States whose residents have filed secession petitions include:

Alabama, Alaska, Arizona, Arkansas, California, Colorado, Connecticut, Delaware, Florida, Georgia, Hawaii, Idaho, Illinois, Indiana, Iowa, Kansas, Kentucky, Louisiana, Maine, Maryland, Massachusetts, Michigan, Minnesota, Mississippi, Missouri, Montana, Nebraska, New Hampshire, New Jersey, New Mexico, New York, Nevada, North Carolina, North Dakota, Ohio, Oklahoma, Oregon, Pennsylvania, Rhode Island, South Carolina, South Dakota, Tennessee, Texas, Utah, Virginia, Washington (state), West Virginia, Wisconsin and Wyoming.

And the reason: Thousands–if not millions–of Americans can’t stomach the thought of a moderately-liberal black man winning a second term as President.

Abraham Lincoln dedicated his Presidency–and sacrificed his life–to ensure the preservation of a truly United States.

And Robert E. Lee—the defeated South’s greatest general—spent the last five years of his life trying to put the Civil War behind him and persuade his fellow Southerners to accept their place in the Union.
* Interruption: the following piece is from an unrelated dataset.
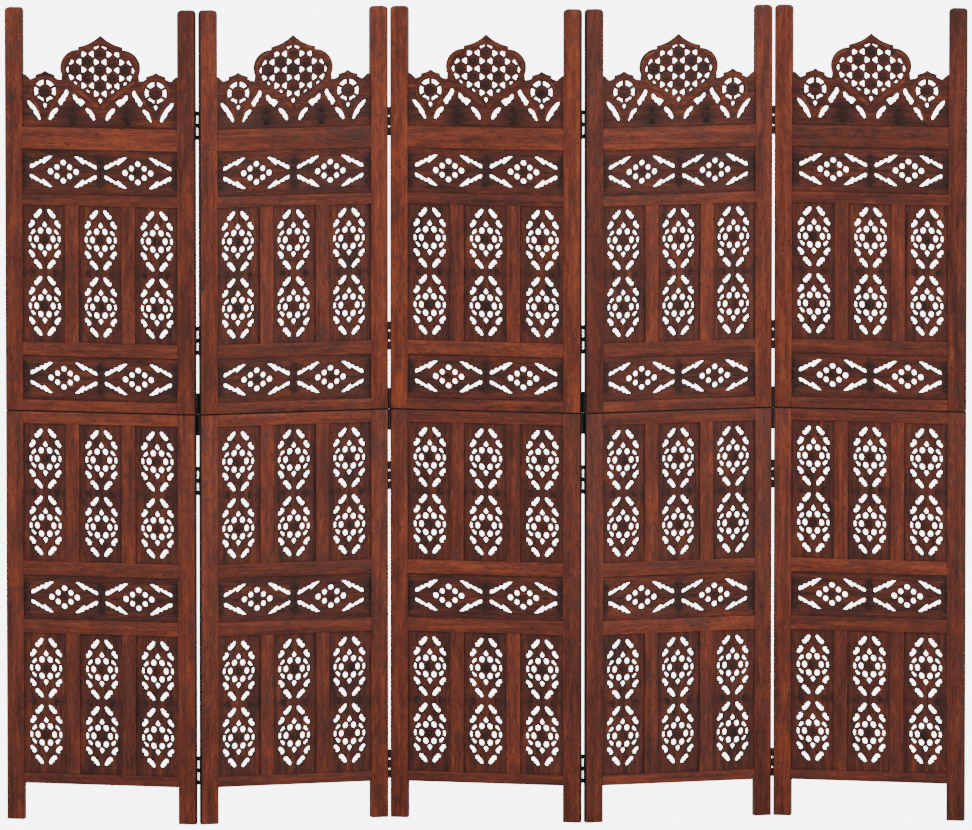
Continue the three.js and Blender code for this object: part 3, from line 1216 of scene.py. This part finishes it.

But today avowed racists, fascists and other champions of treason are working hard to destroy that union–and unleash a second Civil War.

President Obama should follow Andrew Jackson’s example–before treasonous talk becomes treasonous acts.

He should warn these 21st-century traitors that the United States Army, Navy, Air Force and Marines stand ready to send modern-day counterparts of William Tecumseh Sherman to wherever they are needed.

Sherman’s March through Georgia

And he should offer the additional reminder that “Marching Through Georgia” is a song that can be played wherever treason dares to show its face:

So we made a thoroughfare for freedom and her train
Sixty miles of latitude, three hundred to the main.
Treason fled before us, for resistance was in vain
While we were marching through Georgia.